WHAT THIS TASK INVOLVES: Print, exactly as given, each line of the data from the line containing "obj.parent = None" up to and including its last line.

━━━

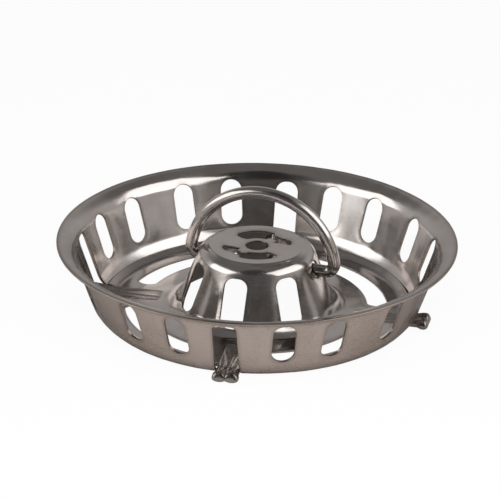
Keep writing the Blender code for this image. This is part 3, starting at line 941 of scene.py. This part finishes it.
class Finish(Nodes):
    """Builds one procedural steel. Its coordinates are the object's own, in millimetres."""

    def __init__(self, name, colour, roughness, grazing=1.0):
        self.material = bpy.data.materials.new(name)
        super().__init__(self.material)
        self.shader = self.tree.nodes["Principled BSDF"]
        self.link(1.0, self.shader.inputs["Metallic"])
        self.link((grazing, grazing, grazing, 1.0), self.shader.inputs["Specular Tint"])
        self.colour = colour
        self.roughness = roughness
        self.place = self.vector("SCALE", self.new("TexCoord").outputs["Object"], scale=MILLIMETRES)

    def shaded(self, share, tint=(1.0, 1.0, 1.0)):
        """The steel's colour times a share and a tint."""
        return (*(min(channel * share * part, 1.0) for channel, part in zip(self.colour, tint)), 1.0)

    def axis_distance(self):
        return self.vector("LENGTH", self.flat(self.place), output="Value")

    def round_the_axis(self):
        """Coordinates that change slowly round the basket's axis and fast across it."""
        way = self.vector("SCALE", self.vector("NORMALIZE", self.flat(self.place)), scale=SPUN_LENGTH)
        slant = self.maths("MULTIPLY", self.height(self.place), SPUN_SLANT)
        across = self.maths("ADD", self.axis_distance(), slant)
        joined = self.new("CombineXYZ")
        self.link(self.maths("MULTIPLY", across, SPUN_FINENESS), joined.inputs[2])
        return self.vector("ADD", way, joined.outputs[0])

    def finish(self, spread, spun, grain, spun_height, grain_height, edge_shade=0.0, anisotropy=0.0,
               darkening=(), by_height=False):
        """Joins the layers: cloudy stains, spun lines, fine grain, a darker rim at cut edges, and a darkening
        by place, which is painted shade under the dome and on the lugs' lobes and a plain darkening towards
        the bail's feet.

        The heights of lines and grain are in millimetres.
        """
        clouds = self.noise(self.place, *CLOUDS)
        lines = self.noise(self.round_the_axis(), *SPUN_LINES)
        specks = self.noise(self.place, *SPECKS)
        dark = self.shaded(1 - spread, WARM_TINT)
        deep = self.shaded((1 - spread) ** 2, WARM_TINT)
        colour = self.mixed(self.span(clouds, *STAIN_BAND), dark, self.shaded(1 + spread))
        colour = self.mixed(self.span(lines, *LINE_BAND, spun, 0.0), colour, deep)
        if edge_shade:
            attribute = self.new("Attribute")
            attribute.attribute_name = EDGE_ATTRIBUTE
            near = self.span(attribute.outputs["Fac"], 0.0, EDGE_REACH, edge_shade, 0.0)
            colour = self.mixed(near, colour, self.shaded(1.0, EDGE_TINT))
        if darkening:
            # Darkening by place: painted shade under the dome and on the lugs' lobes, darker towards the
            # bail's feet.
            measure = self.height(self.place) if by_height else self.axis_distance()
            colour = self.mixed(self.span(measure, *darkening), colour, self.shaded(DARKENING_SHARE, WARM_TINT))
        self.link(colour, self.shader.inputs["Base Color"])
        cloudy = self.span(clouds, *ROUGH_BAND, *(self.roughness * share for share in CLOUD_ROUGHNESS))
        rough = self.maths("ADD", cloudy, self.span(lines, *ROUGH_BAND, *LINE_ROUGHNESS))
        rough = self.maths("ADD", rough, self.span(specks, *SPECK_BAND, -grain, grain), clamp=True)
        self.link(rough, self.shader.inputs["Roughness"])
        bump = self.new("Bump")
        self.link(1.0, bump.inputs["Strength"])
        self.link(BUMP_UNIT, bump.inputs["Distance"])
        self.link(self.maths("ADD", self.maths("MULTIPLY", lines, spun_height),
                             self.maths("MULTIPLY", specks, grain_height)), bump.inputs["Height"])
        self.link(bump.outputs[0], self.shader.inputs["Normal"])
        if anisotropy:
            tangent = self.new("Tangent")
            tangent.direction_type = "RADIAL"
            tangent.axis = "Z"
            self.link(tangent.outputs[0], self.shader.inputs["Tangent"])
            self.link(anisotropy, self.shader.inputs["Anisotropic"])
        return self.material


def sheet_steels():
    """Materials of the two pressed sheets, in the order of a shell's faces, and of the tongues."""
    edge = Finish("steel_cut_edge", (0.29, 0.25, 0.222), 0.34).finish(
        spread=0.10, spun=0.2, grain=0.04, spun_height=0.0008, grain_height=0.0012)
    cup_inside = Finish("steel_cup_inside", (0.57, 0.54, 0.525), 0.16, grazing=0.60).finish(
        spread=0.05, spun=0.22, grain=0.02, spun_height=0.0016, grain_height=0.0006,
        edge_shade=0.45, anisotropy=0.3)
    # The outside is rougher, and its colour is darker and warmer than the inside's: painted shade, for the
    # shadowed table that it mirrors.
    cup_outside_painted_shade = Finish("steel_cup_outside", (0.40, 0.343, 0.312), 0.30, grazing=0.50).finish(
        spread=0.07, spun=0.35, grain=0.04, spun_height=0.0026, grain_height=0.0014,
        edge_shade=0.45, anisotropy=0.35)
    plate_top = Finish("steel_plate_top", (0.55, 0.52, 0.505), 0.17, grazing=0.80).finish(
        spread=0.06, spun=0.22, grain=0.03, spun_height=0.0014, grain_height=0.0008,
        edge_shade=0.45, anisotropy=0.2)
    # The underside is a darker copy of the top: painted shade, and under the dome it is darkened further by
    # painted shade.
    plate_under_painted_shade = Finish("steel_plate_under", (0.42, 0.38, 0.355), 0.32).finish(
        spread=0.07, spun=0.3, grain=0.04, spun_height=0.0020, grain_height=0.0014,
        edge_shade=0.4, anisotropy=0.2, darkening=DOME_PAINTED_SHADE)
    # Out at the lobes the tongue is darkened: painted shade, for the dark reflection in the lobes.
    tongue_steel = Finish("steel_tongue", (0.46, 0.415, 0.39), 0.24).finish(
        spread=0.07, spun=0.2, grain=0.03, spun_height=0.0008, grain_height=0.0006, darkening=LOBE_PAINTED_SHADE)
    return [cup_inside, cup_outside_painted_shade, edge], [plate_top, plate_under_painted_shade, edge], tongue_steel


def wire_steel():
    # The wire is darker towards its feet, below a height.
    return Finish("steel_bail_wire", (0.55, 0.515, 0.495), 0.19).finish(
        spread=0.05, spun=0.25, grain=0.03, spun_height=0.0010, grain_height=0.0006,
        darkening=FOOT_DARKENING, by_height=True)


def dress(piece, body, node, materials):
    for material in materials:
        piece.data.materials.append(material)
    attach(piece, body)
    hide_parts(node)


def pieces():
    cup_steels, plate_steels, tongue_steel = sheet_steels()
    dress(cup(), "basket", "slotted_cup", cup_steels)
    dress(plate(), "basket", "dome_plate", plate_steels)
    for side, azimuth, length in zip(("front", "right", "back", "left"), LUG_AZIMUTHS, LUG_LENGTHS):
        piece = tongue("tongue_" + side, azimuth, length)
        dress(piece, "basket", "dome_plate", [tongue_steel])
    dress(bail(), "handle", "bail", [wire_steel()])


def compass(azimuth, elevation):
    """Unit vector towards an azimuth, which is counted from the camera's side to its right."""
    turned = CAMERA_AZIMUTH + azimuth
    flat = math.cos(elevation)
    return Vector((math.sin(turned) * flat, -math.cos(turned) * flat, math.sin(elevation)))


def camera():
    data = bpy.data.cameras.new("camera")
    data.lens = FOCAL_PIXELS * data.sensor_width / PHOTO_PIXELS
    data.shift_x = ((PHOTO_PIXELS - 1) / 2 - RIM_PIXEL[0]) / PHOTO_PIXELS
    data.shift_y = (RIM_PIXEL[1] - (PHOTO_PIXELS - 1) / 2) / PHOTO_PIXELS
    data.clip_start = CLIP_START
    made = placed("camera", data)
    towards = compass(0.0, CAMERA_ELEVATION)
    roll = Matrix.Rotation(CAMERA_ROLL, 3, "Z").to_quaternion()
    made.rotation_mode = "QUATERNION"
    made.rotation_quaternion = (-towards).to_track_quat("-Z", "Y") @ roll
    made.location = Vector((0.0, 0.0, RIM_HEIGHT)) + towards * CAMERA_DISTANCE
    bpy.context.scene.camera = made


def lamp(name, azimuth, elevation, distance, width, height, radiance, mirrored):
    """Soft box that faces the object. It is either mirrored in the steel or lights the table."""
    data = bpy.data.lights.new(name, "AREA")
    data.shape = "RECTANGLE"
    data.size = width
    data.size_y = height
    data.energy = radiance * math.pi * width * height
    made = placed(name, data)
    towards = compass(azimuth, elevation)
    made.location = towards * distance
    made.rotation_mode = "QUATERNION"
    made.rotation_quaternion = towards.to_track_quat("Z", "Y")
    made.visible_camera = False
    made.visible_glossy = mirrored
    made.visible_diffuse = not mirrored


def studio_light():
    for box in SOFT_BOXES:
        lamp(*box, mirrored=True)
    lamp(*FRONT_LAMP, mirrored=False)


def surroundings():
    """A dim grey room, paler towards its walls and darkest behind the camera."""
    world = bpy.data.worlds.new("room")
    bpy.context.scene.world = world
    nodes = Nodes(world)
    place = nodes.new("TexCoord").outputs["Generated"]
    level = nodes.span(nodes.height(place), *ROOM_FALL, ROOM_LOW, ROOM_HIGH)
    course = nodes.vector("NORMALIZE", nodes.flat(place))
    facing = nodes.vector("DOT_PRODUCT", course, compass(DARK_AZIMUTH, 0.0), output="Value")
    shade = nodes.span(facing, math.cos(DARK_END), math.cos(DARK_START), 1.0, DARK_SHARE)
    background = nodes.tree.nodes["Background"]
    nodes.link((*ROOM_COLOUR, 1.0), background.inputs["Color"])
    nodes.link(nodes.maths("MULTIPLY", level, shade), background.inputs["Strength"])


def floor():
    """White table. Seen directly it shows mostly its own white, and mirrored in metal a little of it."""
    mesh = bpy.data.meshes.new("table_top")
    turns = np.linspace(0.0, math.tau, TABLE_SIDES, endpoint=False)
    rim = [(TABLE_RADIUS * math.cos(turn), TABLE_RADIUS * math.sin(turn), -TABLE_DROP) for turn in turns]
    mesh.from_pydata(rim, [], [list(range(len(rim)))])
    made = placed("table_top", mesh)
    material = bpy.data.materials.new("table_white")
    nodes = Nodes(material)
    shader = nodes.tree.nodes["Principled BSDF"]
    nodes.link((*TABLE_COLOUR, 1.0), shader.inputs["Base Color"])
    nodes.link(TABLE_ROUGHNESS, shader.inputs["Roughness"])
    nodes.link(0.0, shader.inputs["Specular IOR Level"])
    glow = nodes.new("Emission")
    nodes.link((1.0, 1.0, 1.0, 1.0), glow.inputs["Color"])
    nodes.link(1.0, glow.inputs["Strength"])
    rays = nodes.new("LightPath").outputs
    straight = nodes.maths("MAXIMUM", rays["Is Camera Ray"], rays["Is Transmission Ray"])
    share = nodes.maths("ADD", nodes.maths("MULTIPLY", straight, GLOW_SHARE),
                        nodes.maths("MULTIPLY", rays["Is Glossy Ray"], MIRRORED_GLOW))
    mix = nodes.new("MixShader")
    for socket, value in zip(mix.inputs, (share, shader.outputs[0], glow.outputs[0])):
        nodes.link(value, socket)
    nodes.link(mix.outputs[0], nodes.tree.nodes["Material Output"].inputs["Surface"])
    mesh.materials.append(material)
    made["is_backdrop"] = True


def corners():
    return [list(corner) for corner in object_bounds()]


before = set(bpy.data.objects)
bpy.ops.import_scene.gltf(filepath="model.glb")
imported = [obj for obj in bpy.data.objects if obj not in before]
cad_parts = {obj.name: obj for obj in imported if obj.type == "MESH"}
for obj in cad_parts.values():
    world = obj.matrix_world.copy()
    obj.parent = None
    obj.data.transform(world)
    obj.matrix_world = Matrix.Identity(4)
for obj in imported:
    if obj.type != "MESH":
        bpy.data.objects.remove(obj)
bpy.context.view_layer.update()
bpy.context.scene.view_settings.view_transform = "Standard"
pieces()
floor()
surroundings()
studio_light()
camera()
bpy.context.view_layer.update()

━━━

SOLUTION TO THIS PROBLEM:
    obj.parent = None
    obj.data.transform(world)
    obj.matrix_world = Matrix.Identity(4)
for obj in imported:
    if obj.type != "MESH":
        bpy.data.objects.remove(obj)
bpy.context.view_layer.update()
bpy.context.scene.view_settings.view_transform = "Standard"
pieces()
floor()
surroundings()
studio_light()
camera()
bpy.context.view_layer.update()